Author: Greg Sanders 2022-08-19 17:20:41
Published on: 2022-08-19T17:20:41+00:00
James O'Beirne, a Bitcoin developer, recently discussed the potential uses of OP_CHECKTEMPLATEVERIFY (CTV) in a post to the bitcoin-dev mailing list. One of the use cases he mentioned is congestion control, particularly in the context of Layer 2 protocols like payment channels and vaults. These protocols require timely settlement to prevent protocol abuse, but unexpected conditions could cause mempools to fill up, leading to protocol failures due to lack of block space. CTV can be used to compress settlement commitments and get them on-chain, allowing for later unpacking of CTV outputs into the contract's true end state. CTV-based congestion control could also help smooth fees, creating a less spiky incentive to mine, which would be beneficial under a no-block-subsidy regime. Another potential use case for CTV that James mentioned is atomic mining pool payouts. Direct-from-coinbase payouts are desirable to avoid trust in pools, but the size of the coinbase outputs limits the number of participants in the pool. If the payout was instead a single OP_CTV output, an arbitrary number of participants could be paid out "atomically" within a single coinbase.
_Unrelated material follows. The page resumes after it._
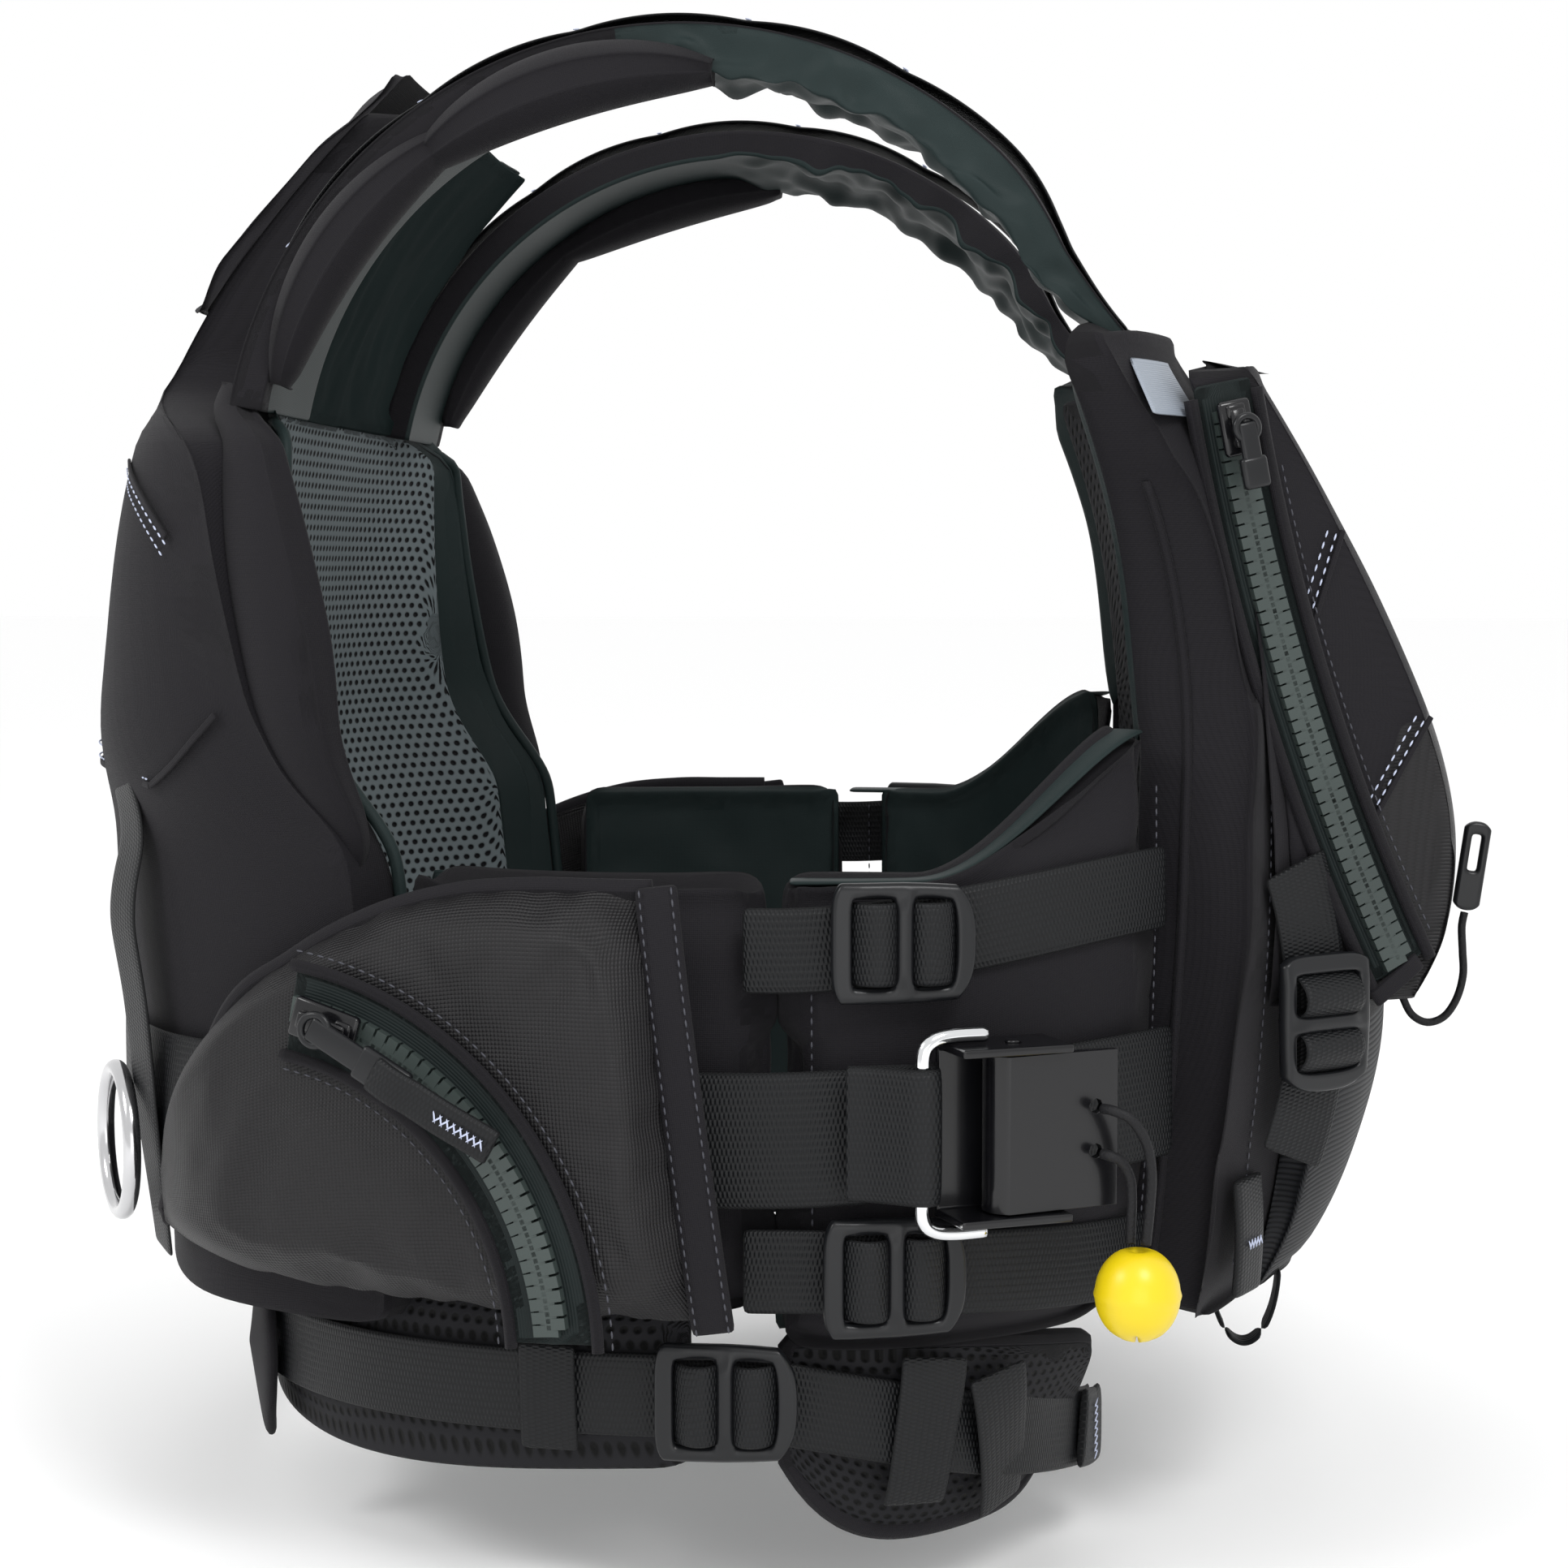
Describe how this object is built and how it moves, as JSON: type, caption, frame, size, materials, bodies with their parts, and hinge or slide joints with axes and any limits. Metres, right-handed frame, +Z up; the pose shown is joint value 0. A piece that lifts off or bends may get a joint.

James notes that CTV is a simple concept and implementation likely to yield potential applications going forward. "Settlement compression" seems like a useful thing, especially in light of a possible increase in L2 usage, and CTV seems like the simplest means to enable it. Additionally, an analogue for this pattern going the other direction is possible, e.g. non-interactive channel openings.